We have been trying to find lakes in the south algarve to fish but all we can find our lakes that our 4 hours away from Albufeira, anyone have any ideas?
thank you


----------



## canoeman

Algarve not really a lake area, search for Barragems there's 2 near S.B de Messines, another north of Lagos neither are 4 hours away and two more just north of Vila Real near the border.

You definitely reguire a Licence per person which are cheap, but don't know where you'd go for permission down there.


----------



## MrBife

canoeman said:


> Algarve not really a lake area, search for Barragems there's 2 near S.B de Messines, another north of Lagos neither are 4 hours away and two more just north of Vila Real near the border.
> 
> You definitely reguire a Licence per person which are cheap, but don't know where you'd go for permission down there.



Canoeman is right and the Algarve lakes are really just for water storage - However - technically only just over the Algarve border and officially just into the Alentejo, one of my own favourite lakes in the South of Portugal is Santa Clara. 










Plenty of B&B places nearby but one of the nicest has to be Franks place right on the lake. His website is at www.paradise-in-portugal.com

Apart from that one the newly built dam at Aquelva which is to the north east of Santa Clara and still in the Alentejo has formed Europes Largest Lake (it was last year anyway, but by now probably someone built a bigger one). Some incredible scenery around there and a very easy drive up from the Algarve coast ...










Portugal is quite an amazing country


----------



## MrBife

I almost forgot about Arade - a lot of Portuguese go there to fish. It's not far from Silves and certainly the nearest to Albufeira. As far as I am aware you just need to get a day fishing licence from any Multibanco machine.

Barragem do Arade | www.carvoeiro.com


----------



## canoeman

if your not resident here or don't have a Portuguese bank account, you'll have to ask someone to get Licence at Multibanco, you'll need your UK Passport number to enter for ID, if you've to add 0's do it at the front of number, and you must have your Passport or a copy with you.


----------



## chrisbanner

*Fly Fishing*

I visit Portugal (near loule) on a regular basis. I'm a keen fly fisherman and would like to find a lake I can cast a fly line into. Any suggestions appreciated


----------



## travelling-man

Chris

Don't hold your breath on finding any/many put and take waters here in PT. 

The big lakes such as Cabril etc hold trout and bass etc and the small rivers that feed the big lakes (which are actually mostly dammed rivers) also hold trout and bass (amongst others).

If you're near the Gois area then the Camara stock the river there several times a year but the problem is they sell a day ticket with a ridiculously high limit so the locals hammer it straight after stocking and then there's precious little left until they restock. 

Portugal has some good fishing but it'd have absolutely phenomenal fishing but for the locals habit of taking every single fish they catch, no matter how big or small for the table.

If you do find anywhere good then please do let me know.

All that said, we do have a member here who hopes to be setting up what should turn out to be a fantastic fishing set up but I'll leave it for him to post on that when he's ready. 

Oh and if you're into the big cats, some of the rivers here share the same feeders and habitat etc as the Spanish rivers such as the PO so there's no reason big cats can't be caught here as well........... and FWIW, a good (Portuguese) friend of mine tells me there was a cat of over 180 kg caught near Castelo Branco not too long ago.


----------



## chrisbanner

thanks for the reply
I fancy trying to catch some Black Bass.

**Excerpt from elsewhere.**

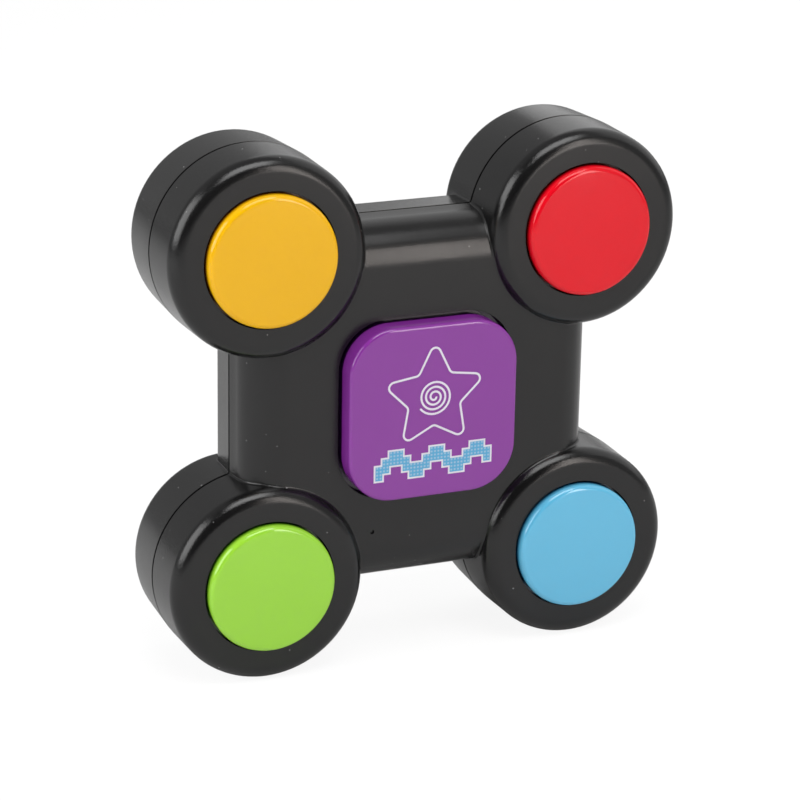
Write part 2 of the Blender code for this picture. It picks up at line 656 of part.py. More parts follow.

It looks like I need to travel a fair distance from Loule to do this. I understand they do take a lure type fly. 
Thanks again, Chris


----------



## casamiragem

chrisbanner said:


> I visit Portugal (near loule) on a regular basis. I'm a keen fly fisherman and would like to find a lake I can cast a fly line into. Any suggestions appreciated


Hi Chris

I moved to the Algarve in March 2015 and I also live near loule and am looking for fly fishing are you interested in meeting to explore the options

Chris Searles


----------